Il est aussi nécessaire d’assouplir les conditions d’obtention de la maîtrise qualifiante, ce qui se fait déjà dans divers programmes, et de développer d’autres modalités de formations plus adaptées aux enseignants déjà dans les classes que le baccalauréat de quatre ans à temps plein.

L’initiative prise par l’Université du Québec en Abitibi-Témiscamingue (UQAT) est prometteuse ; elle vise entre autres à aménager l’horaire de cours des étudiants dans le but de faciliter la conciliation études-travail et vie personnelle.

Certains aspects de la formation initiale pourraient aussi être améliorés, dont la formation relative à la gestion de la classe, car nombre de nouveaux enseignants démissionnent, mal outillés pour faire face à trop d’indiscipline.

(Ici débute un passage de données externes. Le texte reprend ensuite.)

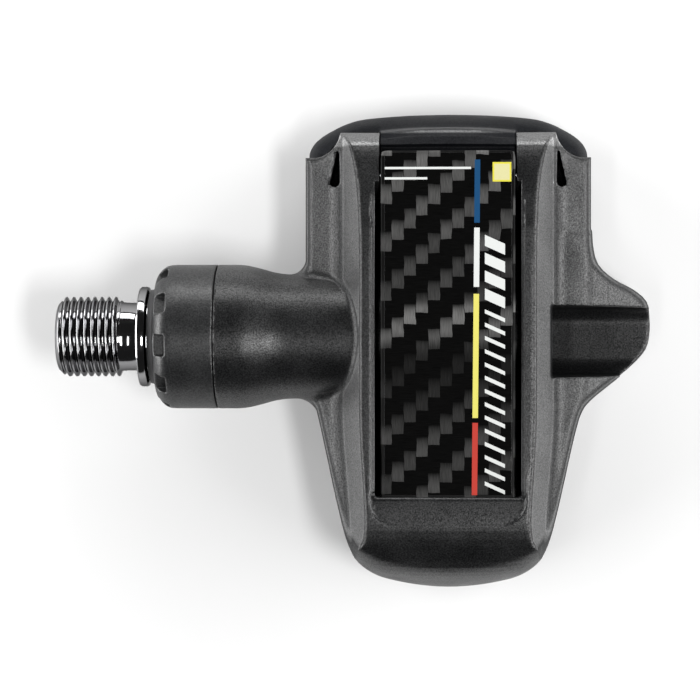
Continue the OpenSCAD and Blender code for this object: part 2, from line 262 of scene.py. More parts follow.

Des retraités de l’enseignement pourraient offrir des mesures de soutien à l’insertion professionnelle, car ces mesures font souvent cruellement défaut alors qu’elles ont un impact positif sur la rétention des jeunes enseignants.

Repenser l’organisation du travail

Au lieu de continuer de vouloir à tout prix calquer l’organisation du travail sur l’entreprise privée, selon les préceptes de la nouvelle gestion publique, il faut penser l’école non pas comme une entreprise qui offre un produit ou un service, mais comme une institution fondamentale qui vise l’émancipation individuelle et collective de tous les élèves par l’accès aux connaissances de base dans divers domaines du savoir humain et le développement de compétences complexes comme savoir lire, écrire, pratiquer un sport ou un art.

Cela implique aussi d’avoir des classes plus hétérogènes et de mettre progressivement fin à la ségrégation scolaire qui place les plus démunis dans les conditions les moins favorables aux apprentissages. Il est de même nécessaire d’assurer la stabilité des intervenants et de faire en sorte que de réelles équipes-écoles existent.

Tout cela est parfaitement faisable. D’ailleurs, des expériences intéressantes sont en cours. Pensons à la mise en place de ce que d’aucuns nomment une communauté stratégique définie comme « une structure interorganisationnelle multidisciplinaire formelle à laquelle on confie le mandat d’imaginer et de mettre en œuvre des innovations ».

Diverses initiatives locales intéressantes afin que les enseignants passent moins de temps à faire de la surveillance ou à s’occuper de différents comités existent. Il faut s’en inspirer pour faire de l’école un milieu de vie pour les jeunes comme pour les adultes.

Bref, des mesures concrètes peuvent être mises en place dès maintenant. On objectera que cela coûtera cher. On répondra qu’il faut cesser de brader nos ressources naturelles à l’entreprise privée et taxer sérieusement les revenus des grandes corporations. Cela demande une volonté politique qui devra être stimulée par les exigences de la population et des organisations qui œuvrent en éducation pour que s’opèrent des changements de politiques – ce qui devrait être possible, en démocratie.

* Cosignataires : Réal Bergeron, professeur retraité de l’Université du Québec en Abitibi-Témiscamingue, membre du Groupe régional d’acteurs pour la valorisation des enseignants ; David Lefrançois, professeur à l’Université du Québec en Outaouais ; Marie-Christine Paret, retraitée de l’enseignement secondaire et universitaire. Par ailleurs, Suzanne-G. Chartrand est porte-parole de Debout pour l’école ! et de Parlons éducation, et Geneviève Sirois est membre du Groupe régional d’acteurs pour la valorisation des enseignants.